▶ _REQUIRED WORK_
Each record below should be repeated precisely as written.
━━━━━ DATA FOR PROCESSING ━━━━━
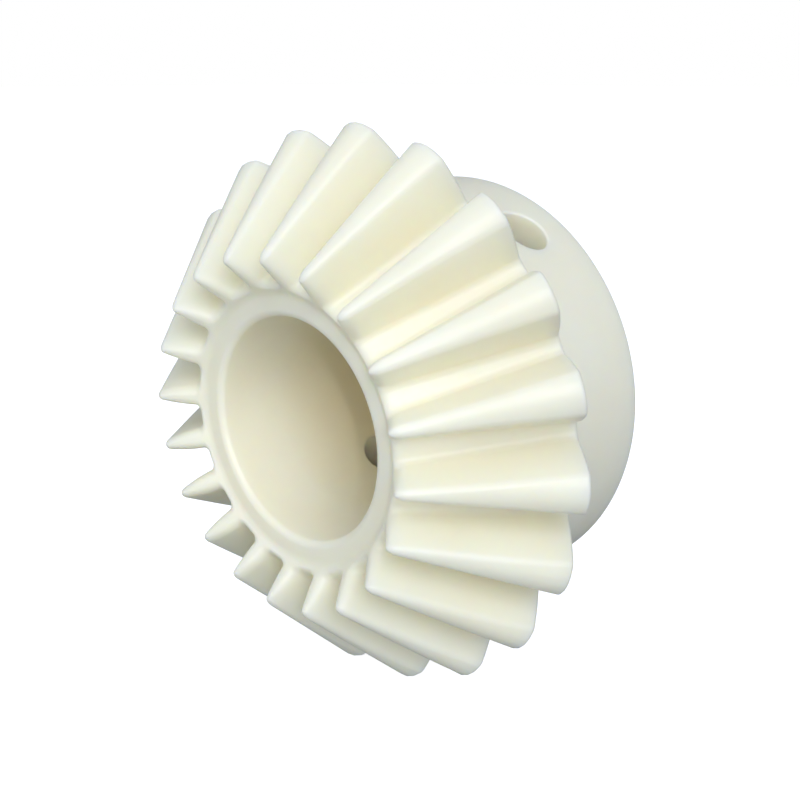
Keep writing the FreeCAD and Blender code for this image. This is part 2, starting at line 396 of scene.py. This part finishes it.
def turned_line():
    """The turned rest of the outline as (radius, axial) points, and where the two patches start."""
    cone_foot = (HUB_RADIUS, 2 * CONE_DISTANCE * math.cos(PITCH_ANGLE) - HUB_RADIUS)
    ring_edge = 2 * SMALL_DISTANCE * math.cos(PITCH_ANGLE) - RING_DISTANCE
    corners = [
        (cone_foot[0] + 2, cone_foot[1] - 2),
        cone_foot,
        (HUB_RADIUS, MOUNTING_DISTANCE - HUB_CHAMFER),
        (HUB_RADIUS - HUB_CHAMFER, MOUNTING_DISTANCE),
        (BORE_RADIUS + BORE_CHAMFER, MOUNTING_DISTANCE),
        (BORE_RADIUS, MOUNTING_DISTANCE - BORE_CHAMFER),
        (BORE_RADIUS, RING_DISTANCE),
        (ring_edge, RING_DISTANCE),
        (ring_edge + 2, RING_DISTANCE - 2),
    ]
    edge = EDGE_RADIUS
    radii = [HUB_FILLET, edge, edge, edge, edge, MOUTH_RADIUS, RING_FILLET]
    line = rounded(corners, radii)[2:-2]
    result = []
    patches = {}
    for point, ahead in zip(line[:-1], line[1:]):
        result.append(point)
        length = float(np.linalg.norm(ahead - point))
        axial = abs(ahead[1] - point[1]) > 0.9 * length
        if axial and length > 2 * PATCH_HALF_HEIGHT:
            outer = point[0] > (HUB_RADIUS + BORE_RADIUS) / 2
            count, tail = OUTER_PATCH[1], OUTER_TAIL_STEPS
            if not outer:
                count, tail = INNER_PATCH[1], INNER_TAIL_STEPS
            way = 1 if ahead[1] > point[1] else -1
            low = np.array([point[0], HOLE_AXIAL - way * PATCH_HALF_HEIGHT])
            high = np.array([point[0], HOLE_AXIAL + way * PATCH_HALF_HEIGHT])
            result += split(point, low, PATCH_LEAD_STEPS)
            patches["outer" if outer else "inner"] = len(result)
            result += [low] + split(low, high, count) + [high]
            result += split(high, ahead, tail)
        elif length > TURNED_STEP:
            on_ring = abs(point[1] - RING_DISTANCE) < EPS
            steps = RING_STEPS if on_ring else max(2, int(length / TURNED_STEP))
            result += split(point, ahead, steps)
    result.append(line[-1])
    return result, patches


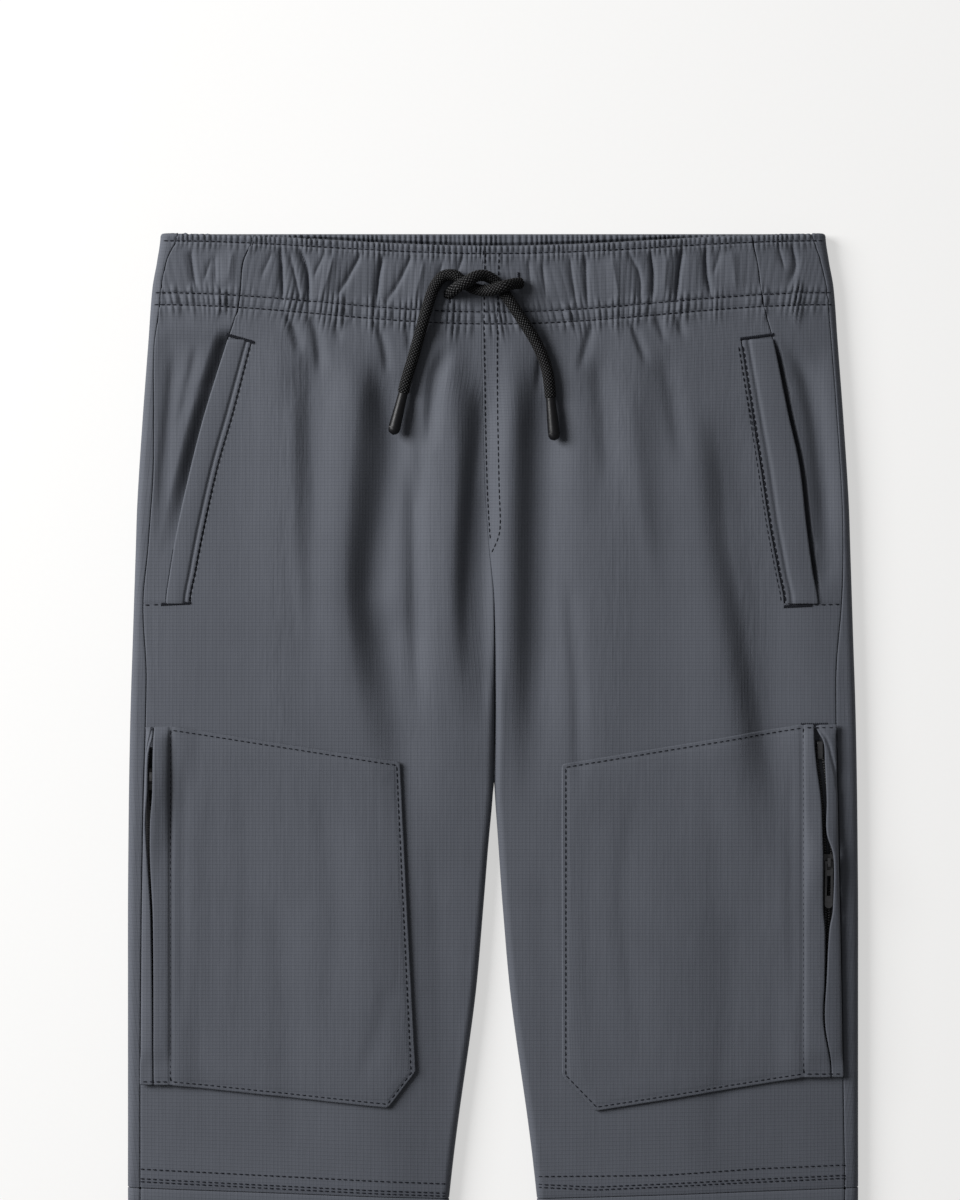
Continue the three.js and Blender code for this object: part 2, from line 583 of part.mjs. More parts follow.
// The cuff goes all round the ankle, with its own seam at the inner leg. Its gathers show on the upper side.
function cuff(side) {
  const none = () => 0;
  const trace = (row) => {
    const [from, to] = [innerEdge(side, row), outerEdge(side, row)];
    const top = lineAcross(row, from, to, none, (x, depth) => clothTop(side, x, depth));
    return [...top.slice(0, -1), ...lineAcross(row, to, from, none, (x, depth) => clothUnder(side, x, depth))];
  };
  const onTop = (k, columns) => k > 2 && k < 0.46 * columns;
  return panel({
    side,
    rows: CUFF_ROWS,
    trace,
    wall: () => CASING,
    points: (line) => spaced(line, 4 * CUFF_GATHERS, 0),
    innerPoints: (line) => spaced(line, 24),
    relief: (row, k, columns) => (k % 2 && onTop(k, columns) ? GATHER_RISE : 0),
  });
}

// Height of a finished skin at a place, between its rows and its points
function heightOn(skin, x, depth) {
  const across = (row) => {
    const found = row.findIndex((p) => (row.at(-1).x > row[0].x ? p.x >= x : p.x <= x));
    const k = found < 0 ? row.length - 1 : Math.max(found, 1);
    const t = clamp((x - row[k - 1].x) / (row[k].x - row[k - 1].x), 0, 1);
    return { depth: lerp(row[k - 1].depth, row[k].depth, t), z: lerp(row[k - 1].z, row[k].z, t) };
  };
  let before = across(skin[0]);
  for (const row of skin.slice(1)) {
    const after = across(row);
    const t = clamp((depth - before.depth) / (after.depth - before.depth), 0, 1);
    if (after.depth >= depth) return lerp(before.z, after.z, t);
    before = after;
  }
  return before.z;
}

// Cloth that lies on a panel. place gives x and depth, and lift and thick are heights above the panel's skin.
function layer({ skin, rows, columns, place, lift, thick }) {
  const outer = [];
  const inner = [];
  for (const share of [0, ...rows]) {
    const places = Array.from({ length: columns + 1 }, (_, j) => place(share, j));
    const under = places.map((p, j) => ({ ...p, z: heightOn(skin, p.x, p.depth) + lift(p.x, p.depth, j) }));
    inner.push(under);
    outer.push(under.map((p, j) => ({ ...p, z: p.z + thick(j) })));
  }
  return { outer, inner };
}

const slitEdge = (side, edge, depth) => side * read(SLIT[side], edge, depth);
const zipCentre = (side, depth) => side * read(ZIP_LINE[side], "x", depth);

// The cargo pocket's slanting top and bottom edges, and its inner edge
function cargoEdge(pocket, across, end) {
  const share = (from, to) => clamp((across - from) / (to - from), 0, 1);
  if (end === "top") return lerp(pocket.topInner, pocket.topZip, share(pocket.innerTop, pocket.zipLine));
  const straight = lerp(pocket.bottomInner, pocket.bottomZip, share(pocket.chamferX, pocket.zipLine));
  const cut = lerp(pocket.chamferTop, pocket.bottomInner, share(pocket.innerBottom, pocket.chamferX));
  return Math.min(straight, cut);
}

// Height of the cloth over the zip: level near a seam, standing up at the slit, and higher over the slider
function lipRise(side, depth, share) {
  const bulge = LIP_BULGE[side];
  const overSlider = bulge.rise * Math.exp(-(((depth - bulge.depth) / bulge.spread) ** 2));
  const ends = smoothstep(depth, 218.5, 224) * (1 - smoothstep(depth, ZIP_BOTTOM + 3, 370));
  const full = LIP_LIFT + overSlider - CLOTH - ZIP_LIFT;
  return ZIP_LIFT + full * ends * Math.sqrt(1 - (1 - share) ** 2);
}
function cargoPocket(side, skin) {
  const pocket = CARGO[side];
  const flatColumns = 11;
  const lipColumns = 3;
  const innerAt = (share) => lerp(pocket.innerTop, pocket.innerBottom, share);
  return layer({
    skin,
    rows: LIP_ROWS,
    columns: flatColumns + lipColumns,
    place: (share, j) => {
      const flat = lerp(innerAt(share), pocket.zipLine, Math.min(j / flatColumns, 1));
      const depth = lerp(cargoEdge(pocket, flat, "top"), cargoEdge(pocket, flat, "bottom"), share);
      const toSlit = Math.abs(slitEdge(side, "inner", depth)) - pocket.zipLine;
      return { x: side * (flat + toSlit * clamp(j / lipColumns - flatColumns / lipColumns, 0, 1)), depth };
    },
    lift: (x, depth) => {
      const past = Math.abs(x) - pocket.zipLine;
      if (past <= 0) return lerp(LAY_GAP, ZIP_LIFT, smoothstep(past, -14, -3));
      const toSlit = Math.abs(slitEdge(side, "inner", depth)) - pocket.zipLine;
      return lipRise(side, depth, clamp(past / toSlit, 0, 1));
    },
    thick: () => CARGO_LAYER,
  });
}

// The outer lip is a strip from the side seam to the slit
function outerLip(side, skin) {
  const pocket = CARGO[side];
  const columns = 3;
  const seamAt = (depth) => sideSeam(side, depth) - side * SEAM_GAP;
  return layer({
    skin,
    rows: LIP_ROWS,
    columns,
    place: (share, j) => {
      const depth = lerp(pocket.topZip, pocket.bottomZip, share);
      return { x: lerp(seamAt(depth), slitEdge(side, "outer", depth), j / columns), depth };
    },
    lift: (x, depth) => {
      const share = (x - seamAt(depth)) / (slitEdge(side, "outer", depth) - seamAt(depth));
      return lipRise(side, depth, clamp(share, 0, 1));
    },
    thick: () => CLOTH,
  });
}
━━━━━
▶ _THE ANSWER_
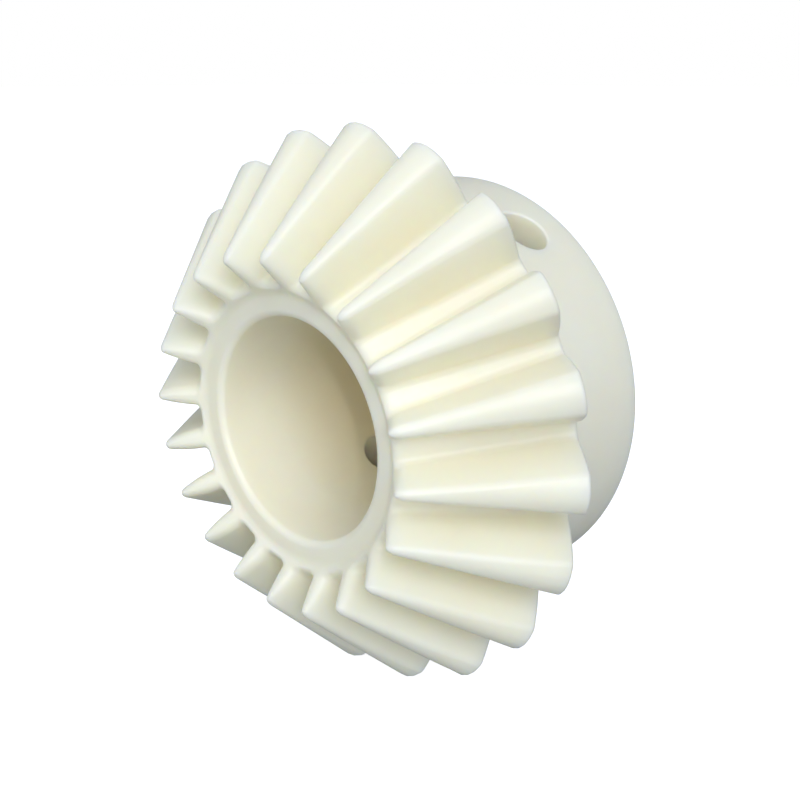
Keep writing the FreeCAD and Blender code for this image. This is part 2, starting at line 396 of scene.py. This part finishes it.
def turned_line():
    """The turned rest of the outline as (radius, axial) points, and where the two patches start."""
    cone_foot = (HUB_RADIUS, 2 * CONE_DISTANCE * math.cos(PITCH_ANGLE) - HUB_RADIUS)
    ring_edge = 2 * SMALL_DISTANCE * math.cos(PITCH_ANGLE) - RING_DISTANCE
    corners = [
        (cone_foot[0] + 2, cone_foot[1] - 2),
        cone_foot,
        (HUB_RADIUS, MOUNTING_DISTANCE - HUB_CHAMFER),
        (HUB_RADIUS - HUB_CHAMFER, MOUNTING_DISTANCE),
        (BORE_RADIUS + BORE_CHAMFER, MOUNTING_DISTANCE),
        (BORE_RADIUS, MOUNTING_DISTANCE - BORE_CHAMFER),
        (BORE_RADIUS, RING_DISTANCE),
        (ring_edge, RING_DISTANCE),
        (ring_edge + 2, RING_DISTANCE - 2),
    ]
    edge = EDGE_RADIUS
    radii = [HUB_FILLET, edge, edge, edge, edge, MOUTH_RADIUS, RING_FILLET]
    line = rounded(corners, radii)[2:-2]
    result = []
    patches = {}
    for point, ahead in zip(line[:-1], line[1:]):
        result.append(point)
        length = float(np.linalg.norm(ahead - point))
        axial = abs(ahead[1] - point[1]) > 0.9 * length
        if axial and length > 2 * PATCH_HALF_HEIGHT:
            outer = point[0] > (HUB_RADIUS + BORE_RADIUS) / 2
            count, tail = OUTER_PATCH[1], OUTER_TAIL_STEPS
            if not outer:
                count, tail = INNER_PATCH[1], INNER_TAIL_STEPS
            way = 1 if ahead[1] > point[1] else -1
            low = np.array([point[0], HOLE_AXIAL - way * PATCH_HALF_HEIGHT])
            high = np.array([point[0], HOLE_AXIAL + way * PATCH_HALF_HEIGHT])
            result += split(point, low, PATCH_LEAD_STEPS)
            patches["outer" if outer else "inner"] = len(result)
            result += [low] + split(low, high, count) + [high]
            result += split(high, ahead, tail)
        elif length > TURNED_STEP:
            on_ring = abs(point[1] - RING_DISTANCE) < EPS
            steps = RING_STEPS if on_ring else max(2, int(length / TURNED_STEP))
            result += split(point, ahead, steps)
    result.append(line[-1])
    return result, patches


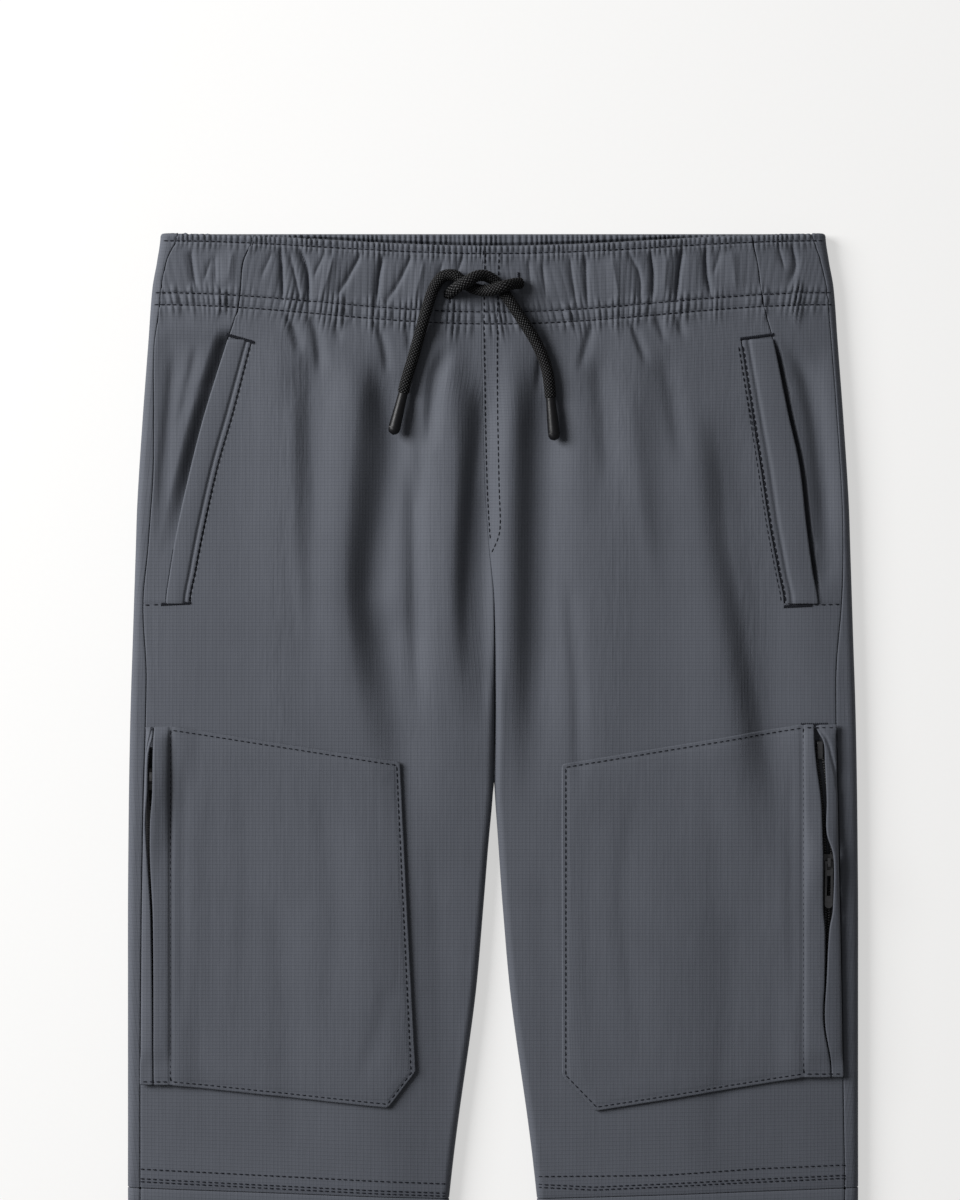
Continue the three.js and Blender code for this object: part 2, from line 583 of part.mjs. More parts follow.
// The cuff goes all round the ankle, with its own seam at the inner leg. Its gathers show on the upper side.
function cuff(side) {
  const none = () => 0;
  const trace = (row) => {
    const [from, to] = [innerEdge(side, row), outerEdge(side, row)];
    const top = lineAcross(row, from, to, none, (x, depth) => clothTop(side, x, depth));
    return [...top.slice(0, -1), ...lineAcross(row, to, from, none, (x, depth) => clothUnder(side, x, depth))];
  };
  const onTop = (k, columns) => k > 2 && k < 0.46 * columns;
  return panel({
    side,
    rows: CUFF_ROWS,
    trace,
    wall: () => CASING,
    points: (line) => spaced(line, 4 * CUFF_GATHERS, 0),
    innerPoints: (line) => spaced(line, 24),
    relief: (row, k, columns) => (k % 2 && onTop(k, columns) ? GATHER_RISE : 0),
  });
}

// Height of a finished skin at a place, between its rows and its points
function heightOn(skin, x, depth) {
  const across = (row) => {
    const found = row.findIndex((p) => (row.at(-1).x > row[0].x ? p.x >= x : p.x <= x));
    const k = found < 0 ? row.length - 1 : Math.max(found, 1);
    const t = clamp((x - row[k - 1].x) / (row[k].x - row[k - 1].x), 0, 1);
    return { depth: lerp(row[k - 1].depth, row[k].depth, t), z: lerp(row[k - 1].z, row[k].z, t) };
  };
  let before = across(skin[0]);
  for (const row of skin.slice(1)) {
    const after = across(row);
    const t = clamp((depth - before.depth) / (after.depth - before.depth), 0, 1);
    if (after.depth >= depth) return lerp(before.z, after.z, t);
    before = after;
  }
  return before.z;
}

// Cloth that lies on a panel. place gives x and depth, and lift and thick are heights above the panel's skin.
function layer({ skin, rows, columns, place, lift, thick }) {
  const outer = [];
  const inner = [];
  for (const share of [0, ...rows]) {
    const places = Array.from({ length: columns + 1 }, (_, j) => place(share, j));
    const under = places.map((p, j) => ({ ...p, z: heightOn(skin, p.x, p.depth) + lift(p.x, p.depth, j) }));
    inner.push(under);
    outer.push(under.map((p, j) => ({ ...p, z: p.z + thick(j) })));
  }
  return { outer, inner };
}

const slitEdge = (side, edge, depth) => side * read(SLIT[side], edge, depth);
const zipCentre = (side, depth) => side * read(ZIP_LINE[side], "x", depth);

// The cargo pocket's slanting top and bottom edges, and its inner edge
function cargoEdge(pocket, across, end) {
  const share = (from, to) => clamp((across - from) / (to - from), 0, 1);
  if (end === "top") return lerp(pocket.topInner, pocket.topZip, share(pocket.innerTop, pocket.zipLine));
  const straight = lerp(pocket.bottomInner, pocket.bottomZip, share(pocket.chamferX, pocket.zipLine));
  const cut = lerp(pocket.chamferTop, pocket.bottomInner, share(pocket.innerBottom, pocket.chamferX));
  return Math.min(straight, cut);
}

// Height of the cloth over the zip: level near a seam, standing up at the slit, and higher over the slider
function lipRise(side, depth, share) {
  const bulge = LIP_BULGE[side];
  const overSlider = bulge.rise * Math.exp(-(((depth - bulge.depth) / bulge.spread) ** 2));
  const ends = smoothstep(depth, 218.5, 224) * (1 - smoothstep(depth, ZIP_BOTTOM + 3, 370));
  const full = LIP_LIFT + overSlider - CLOTH - ZIP_LIFT;
  return ZIP_LIFT + full * ends * Math.sqrt(1 - (1 - share) ** 2);
}
function cargoPocket(side, skin) {
  const pocket = CARGO[side];
  const flatColumns = 11;
  const lipColumns = 3;
  const innerAt = (share) => lerp(pocket.innerTop, pocket.innerBottom, share);
  return layer({
    skin,
    rows: LIP_ROWS,
    columns: flatColumns + lipColumns,
    place: (share, j) => {
      const flat = lerp(innerAt(share), pocket.zipLine, Math.min(j / flatColumns, 1));
      const depth = lerp(cargoEdge(pocket, flat, "top"), cargoEdge(pocket, flat, "bottom"), share);
      const toSlit = Math.abs(slitEdge(side, "inner", depth)) - pocket.zipLine;
      return { x: side * (flat + toSlit * clamp(j / lipColumns - flatColumns / lipColumns, 0, 1)), depth };
    },
    lift: (x, depth) => {
      const past = Math.abs(x) - pocket.zipLine;
      if (past <= 0) return lerp(LAY_GAP, ZIP_LIFT, smoothstep(past, -14, -3));
      const toSlit = Math.abs(slitEdge(side, "inner", depth)) - pocket.zipLine;
      return lipRise(side, depth, clamp(past / toSlit, 0, 1));
    },
    thick: () => CARGO_LAYER,
  });
}

// The outer lip is a strip from the side seam to the slit
function outerLip(side, skin) {
  const pocket = CARGO[side];
  const columns = 3;
  const seamAt = (depth) => sideSeam(side, depth) - side * SEAM_GAP;
  return layer({
    skin,
    rows: LIP_ROWS,
    columns,
    place: (share, j) => {
      const depth = lerp(pocket.topZip, pocket.bottomZip, share);
      return { x: lerp(seamAt(depth), slitEdge(side, "outer", depth), j / columns), depth };
    },
    lift: (x, depth) => {
      const share = (x - seamAt(depth)) / (slitEdge(side, "outer", depth) - seamAt(depth));
      return lipRise(side, depth, clamp(share, 0, 1));
    },
    thick: () => CLOTH,
  });
}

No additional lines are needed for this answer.